**Problem to work on:** Of all the lines in the data below, how many contain "object"? Report that number alone.

**Dataset content:**
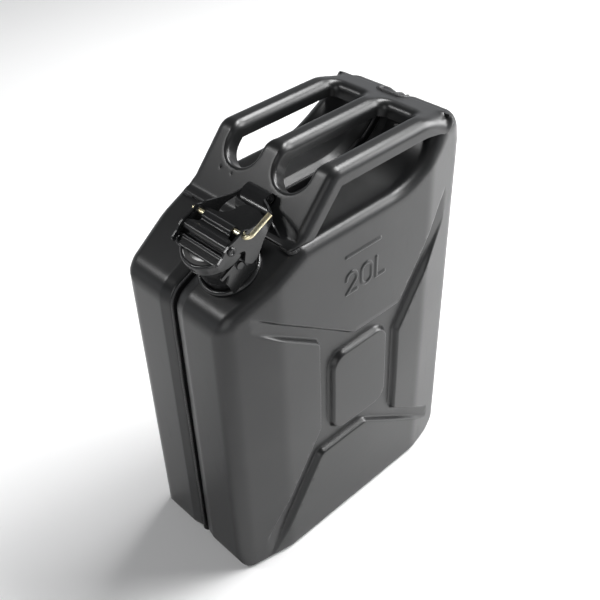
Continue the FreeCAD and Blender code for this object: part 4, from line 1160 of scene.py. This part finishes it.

==

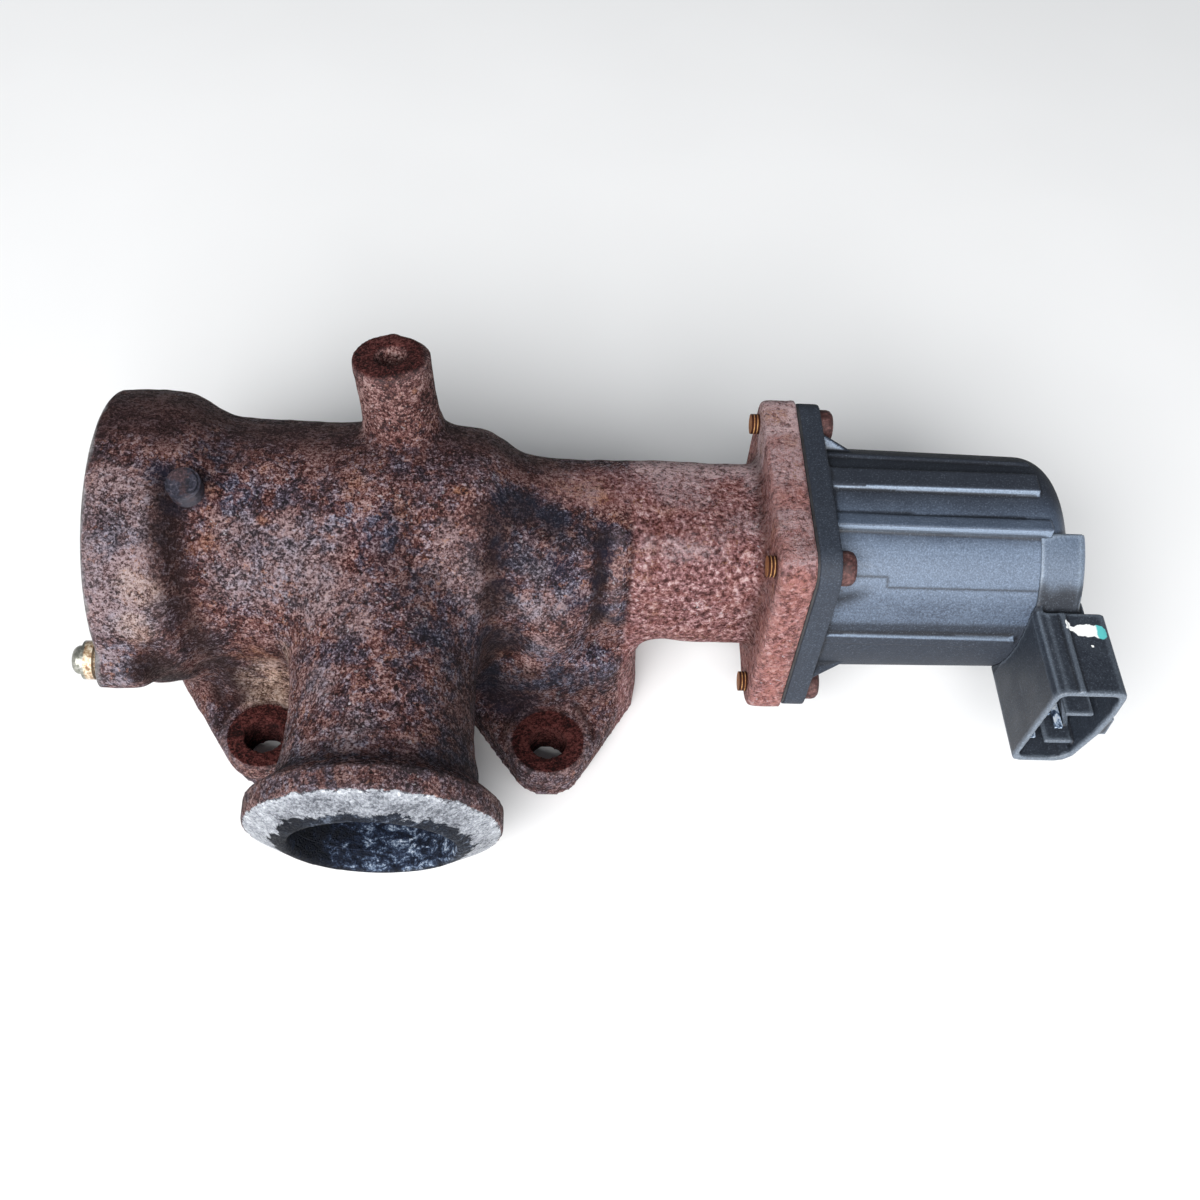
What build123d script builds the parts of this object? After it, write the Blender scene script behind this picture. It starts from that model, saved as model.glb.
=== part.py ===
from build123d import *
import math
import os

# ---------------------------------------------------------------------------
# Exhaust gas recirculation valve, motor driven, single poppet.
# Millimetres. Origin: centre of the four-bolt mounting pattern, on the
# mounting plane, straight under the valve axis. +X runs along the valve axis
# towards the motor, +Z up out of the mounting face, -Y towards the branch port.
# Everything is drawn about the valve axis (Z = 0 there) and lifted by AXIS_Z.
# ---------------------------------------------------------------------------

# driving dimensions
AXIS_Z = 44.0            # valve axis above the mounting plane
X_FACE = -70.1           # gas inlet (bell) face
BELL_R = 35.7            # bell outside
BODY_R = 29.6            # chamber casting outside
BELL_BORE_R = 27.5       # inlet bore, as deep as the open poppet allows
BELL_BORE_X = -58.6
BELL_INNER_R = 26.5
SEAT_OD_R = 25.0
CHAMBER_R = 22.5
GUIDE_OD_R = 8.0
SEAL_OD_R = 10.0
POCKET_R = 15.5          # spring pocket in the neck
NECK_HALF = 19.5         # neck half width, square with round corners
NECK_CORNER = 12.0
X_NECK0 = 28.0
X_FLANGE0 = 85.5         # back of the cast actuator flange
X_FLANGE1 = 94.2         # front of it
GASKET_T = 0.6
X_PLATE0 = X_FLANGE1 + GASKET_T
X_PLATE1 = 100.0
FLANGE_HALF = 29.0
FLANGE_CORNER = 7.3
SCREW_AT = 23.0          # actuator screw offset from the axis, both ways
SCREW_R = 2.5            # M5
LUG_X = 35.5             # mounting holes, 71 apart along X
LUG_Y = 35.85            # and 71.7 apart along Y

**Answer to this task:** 2